When using adhesive tape, ensure the tape is flat and smooth.

IV. Random Tumbling Method

While not directly corresponding to a specific national standard, the random tumbling method is based on a principle similar to the pilling box method. It simulates the friction conditions of actual use by randomly tumbling the sample within the testing device. This method offers greater randomness and flexibility during testing, and can more comprehensively reflect the pilling and fuzzing performance of fabrics.

The testing device typically includes a container lined with a soft liner and a drive mechanism. The sample is placed in the container and moves and rubs randomly as the container tumbles. After a certain amount of time or number of tumbling cycles, the sample is removed for evaluation. The random tumbling method is particularly suitable for testing fabrics that require simulating complex usage environments.

Test Principle:

The random tumbling pilling tester can detect the pilling performance of fabrics. In a separate stainless steel sample testing chamber, under the rotation of stainless steel blades, the fabric under test continuously and randomly rubs against the cork liner. The testing time is controlled by a timer and an audio alarm. Compressed air can also be injected into the testing chamber to enhance the tumbling and friction effects.

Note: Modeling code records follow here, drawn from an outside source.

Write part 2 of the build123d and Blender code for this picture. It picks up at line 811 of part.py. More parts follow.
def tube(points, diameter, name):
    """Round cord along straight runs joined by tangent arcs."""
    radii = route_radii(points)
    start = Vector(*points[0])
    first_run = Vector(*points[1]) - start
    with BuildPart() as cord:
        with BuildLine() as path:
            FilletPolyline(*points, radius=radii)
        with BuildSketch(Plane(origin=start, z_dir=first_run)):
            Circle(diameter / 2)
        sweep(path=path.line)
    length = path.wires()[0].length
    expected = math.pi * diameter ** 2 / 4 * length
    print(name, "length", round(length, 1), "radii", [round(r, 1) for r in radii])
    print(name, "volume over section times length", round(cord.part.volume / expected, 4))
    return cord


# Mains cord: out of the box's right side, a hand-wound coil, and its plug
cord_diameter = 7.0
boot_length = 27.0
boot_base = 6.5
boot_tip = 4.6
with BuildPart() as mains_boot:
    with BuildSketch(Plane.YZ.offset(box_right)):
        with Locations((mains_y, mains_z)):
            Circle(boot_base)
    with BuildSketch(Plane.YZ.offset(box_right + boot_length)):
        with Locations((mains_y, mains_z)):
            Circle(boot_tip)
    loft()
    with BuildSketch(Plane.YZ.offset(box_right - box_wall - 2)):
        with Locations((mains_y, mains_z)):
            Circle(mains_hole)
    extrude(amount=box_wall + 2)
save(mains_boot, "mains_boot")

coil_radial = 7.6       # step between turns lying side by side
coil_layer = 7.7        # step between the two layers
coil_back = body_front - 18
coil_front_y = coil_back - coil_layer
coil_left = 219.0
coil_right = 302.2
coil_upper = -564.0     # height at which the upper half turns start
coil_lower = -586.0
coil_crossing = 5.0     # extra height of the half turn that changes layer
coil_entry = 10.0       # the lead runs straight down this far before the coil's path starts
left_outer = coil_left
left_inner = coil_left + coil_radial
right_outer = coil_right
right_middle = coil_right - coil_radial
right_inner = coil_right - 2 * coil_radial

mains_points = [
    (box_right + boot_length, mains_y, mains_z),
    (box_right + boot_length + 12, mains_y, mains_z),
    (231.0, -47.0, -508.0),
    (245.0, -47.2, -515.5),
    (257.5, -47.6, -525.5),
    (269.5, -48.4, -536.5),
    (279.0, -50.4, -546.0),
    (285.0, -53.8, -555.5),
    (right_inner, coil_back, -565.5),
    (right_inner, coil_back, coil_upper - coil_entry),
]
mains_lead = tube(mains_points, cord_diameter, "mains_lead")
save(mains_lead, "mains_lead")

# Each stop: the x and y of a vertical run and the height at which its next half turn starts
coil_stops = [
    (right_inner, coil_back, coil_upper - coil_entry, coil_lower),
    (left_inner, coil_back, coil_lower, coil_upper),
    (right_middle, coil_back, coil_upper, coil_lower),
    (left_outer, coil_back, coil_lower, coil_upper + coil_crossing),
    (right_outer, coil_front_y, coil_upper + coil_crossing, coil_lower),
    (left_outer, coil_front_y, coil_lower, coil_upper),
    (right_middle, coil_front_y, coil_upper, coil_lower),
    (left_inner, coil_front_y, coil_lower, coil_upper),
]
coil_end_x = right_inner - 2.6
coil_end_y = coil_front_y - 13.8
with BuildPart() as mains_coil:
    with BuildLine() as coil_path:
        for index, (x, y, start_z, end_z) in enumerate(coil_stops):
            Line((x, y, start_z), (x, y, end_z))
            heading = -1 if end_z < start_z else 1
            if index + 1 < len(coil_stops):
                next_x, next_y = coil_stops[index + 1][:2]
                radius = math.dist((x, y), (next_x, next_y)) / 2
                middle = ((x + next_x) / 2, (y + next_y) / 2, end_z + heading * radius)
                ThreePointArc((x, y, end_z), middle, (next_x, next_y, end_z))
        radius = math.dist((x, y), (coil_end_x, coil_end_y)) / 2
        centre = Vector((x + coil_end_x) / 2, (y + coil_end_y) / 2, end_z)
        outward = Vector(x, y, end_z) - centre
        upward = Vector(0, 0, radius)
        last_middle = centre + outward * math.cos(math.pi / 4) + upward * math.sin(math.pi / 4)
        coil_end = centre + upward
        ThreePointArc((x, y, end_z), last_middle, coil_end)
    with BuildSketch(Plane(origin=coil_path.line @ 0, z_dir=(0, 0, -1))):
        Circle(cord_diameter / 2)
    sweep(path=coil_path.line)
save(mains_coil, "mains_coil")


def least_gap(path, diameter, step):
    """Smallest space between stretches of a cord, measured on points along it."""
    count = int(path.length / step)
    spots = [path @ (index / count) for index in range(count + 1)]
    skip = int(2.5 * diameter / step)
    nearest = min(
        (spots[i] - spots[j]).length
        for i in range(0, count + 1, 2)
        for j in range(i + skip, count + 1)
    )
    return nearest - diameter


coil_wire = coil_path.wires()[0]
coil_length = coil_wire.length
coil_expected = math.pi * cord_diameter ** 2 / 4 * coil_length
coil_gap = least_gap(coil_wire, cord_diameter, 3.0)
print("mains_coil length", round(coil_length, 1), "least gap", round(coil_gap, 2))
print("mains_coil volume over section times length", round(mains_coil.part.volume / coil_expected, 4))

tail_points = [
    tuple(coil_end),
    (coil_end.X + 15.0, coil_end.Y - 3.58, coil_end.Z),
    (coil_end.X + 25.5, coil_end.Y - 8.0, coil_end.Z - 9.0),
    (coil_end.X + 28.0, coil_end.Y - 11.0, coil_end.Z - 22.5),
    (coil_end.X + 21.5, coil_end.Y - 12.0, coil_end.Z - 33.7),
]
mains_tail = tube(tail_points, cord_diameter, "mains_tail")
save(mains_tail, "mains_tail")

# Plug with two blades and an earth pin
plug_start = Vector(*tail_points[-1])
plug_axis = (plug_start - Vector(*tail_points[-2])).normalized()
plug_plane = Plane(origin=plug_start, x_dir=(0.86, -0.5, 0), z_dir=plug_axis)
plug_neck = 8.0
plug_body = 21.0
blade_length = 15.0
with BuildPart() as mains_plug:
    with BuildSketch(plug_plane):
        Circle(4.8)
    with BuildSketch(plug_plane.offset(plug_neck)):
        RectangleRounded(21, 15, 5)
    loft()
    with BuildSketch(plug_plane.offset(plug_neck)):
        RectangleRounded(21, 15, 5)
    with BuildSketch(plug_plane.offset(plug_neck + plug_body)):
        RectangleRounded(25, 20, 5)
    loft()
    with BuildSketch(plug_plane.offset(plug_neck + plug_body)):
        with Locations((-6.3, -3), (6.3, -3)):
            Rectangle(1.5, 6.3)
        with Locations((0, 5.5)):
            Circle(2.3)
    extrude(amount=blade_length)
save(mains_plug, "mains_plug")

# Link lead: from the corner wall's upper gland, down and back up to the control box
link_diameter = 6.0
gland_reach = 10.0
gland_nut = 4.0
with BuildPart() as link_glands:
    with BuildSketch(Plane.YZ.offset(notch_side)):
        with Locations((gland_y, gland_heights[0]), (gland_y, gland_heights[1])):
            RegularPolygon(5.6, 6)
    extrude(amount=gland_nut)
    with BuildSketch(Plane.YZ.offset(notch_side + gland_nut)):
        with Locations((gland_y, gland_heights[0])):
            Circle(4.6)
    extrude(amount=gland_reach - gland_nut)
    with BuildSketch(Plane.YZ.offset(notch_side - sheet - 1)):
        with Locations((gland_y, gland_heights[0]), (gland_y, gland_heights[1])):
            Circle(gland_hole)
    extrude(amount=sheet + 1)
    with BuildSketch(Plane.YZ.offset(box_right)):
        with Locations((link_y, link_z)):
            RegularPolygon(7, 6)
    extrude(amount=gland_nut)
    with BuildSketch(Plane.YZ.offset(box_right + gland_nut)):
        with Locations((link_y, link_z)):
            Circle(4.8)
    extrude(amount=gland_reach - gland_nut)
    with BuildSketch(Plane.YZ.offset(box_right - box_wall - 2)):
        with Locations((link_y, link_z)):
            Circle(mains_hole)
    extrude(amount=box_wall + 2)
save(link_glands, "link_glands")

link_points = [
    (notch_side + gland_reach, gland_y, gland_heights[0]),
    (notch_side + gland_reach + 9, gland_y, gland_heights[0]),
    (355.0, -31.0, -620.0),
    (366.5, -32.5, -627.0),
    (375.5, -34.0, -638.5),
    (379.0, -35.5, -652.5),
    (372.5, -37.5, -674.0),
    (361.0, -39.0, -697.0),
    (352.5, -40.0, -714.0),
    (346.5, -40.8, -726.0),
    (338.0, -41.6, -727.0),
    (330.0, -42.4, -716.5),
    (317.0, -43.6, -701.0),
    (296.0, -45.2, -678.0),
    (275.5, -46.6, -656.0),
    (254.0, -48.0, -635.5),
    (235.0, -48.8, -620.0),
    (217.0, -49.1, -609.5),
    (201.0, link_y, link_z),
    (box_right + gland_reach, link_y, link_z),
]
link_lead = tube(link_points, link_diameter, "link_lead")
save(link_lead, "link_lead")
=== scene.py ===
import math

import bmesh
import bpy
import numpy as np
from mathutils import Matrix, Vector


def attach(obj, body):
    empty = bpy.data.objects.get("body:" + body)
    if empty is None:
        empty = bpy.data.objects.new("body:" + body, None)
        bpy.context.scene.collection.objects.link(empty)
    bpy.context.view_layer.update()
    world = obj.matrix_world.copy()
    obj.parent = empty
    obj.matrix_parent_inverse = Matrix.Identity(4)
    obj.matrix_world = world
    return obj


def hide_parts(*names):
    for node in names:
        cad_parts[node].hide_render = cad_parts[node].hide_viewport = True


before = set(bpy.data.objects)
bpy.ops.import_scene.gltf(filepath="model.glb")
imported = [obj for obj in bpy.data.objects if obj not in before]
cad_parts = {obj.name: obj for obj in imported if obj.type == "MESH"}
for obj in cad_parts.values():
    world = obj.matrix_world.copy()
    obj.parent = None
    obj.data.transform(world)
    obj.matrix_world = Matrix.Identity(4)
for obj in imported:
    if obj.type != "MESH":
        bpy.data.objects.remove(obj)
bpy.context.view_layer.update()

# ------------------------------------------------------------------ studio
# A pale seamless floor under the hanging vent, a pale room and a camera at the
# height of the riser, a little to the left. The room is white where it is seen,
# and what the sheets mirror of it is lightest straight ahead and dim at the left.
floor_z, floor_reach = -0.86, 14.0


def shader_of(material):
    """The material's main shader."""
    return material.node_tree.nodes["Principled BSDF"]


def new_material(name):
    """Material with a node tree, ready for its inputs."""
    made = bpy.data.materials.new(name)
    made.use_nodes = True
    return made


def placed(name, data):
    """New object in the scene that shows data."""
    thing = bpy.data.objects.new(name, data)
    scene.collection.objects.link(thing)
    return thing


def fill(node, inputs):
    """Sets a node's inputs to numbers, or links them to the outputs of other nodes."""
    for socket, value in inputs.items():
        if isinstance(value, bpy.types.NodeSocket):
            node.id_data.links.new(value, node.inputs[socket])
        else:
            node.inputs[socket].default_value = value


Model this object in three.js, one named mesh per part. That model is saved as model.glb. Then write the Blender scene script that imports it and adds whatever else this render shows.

Scope of Application: Suitable for various clothing, bedding, and other everyday wear and home textiles, especially for evaluating pilling performance in the apparel industry.

The four conventional pilling test methods of the fabric pilling tester each have their own characteristics and are applicable to different types of fabrics and different testing needs. The circular trajectory method, with its fast testing speed and good simulation effect, plays an important role in the testing of woven and knitted apparel fabrics; the Martindale method, with its wide applicability and stable test results, is the first choice for testing bedding fabrics; the pilling box method and the random tumbling method, with their unique testing principles and flexibility, play an important role in the testing of sweaters and other fabrics used in complex environments.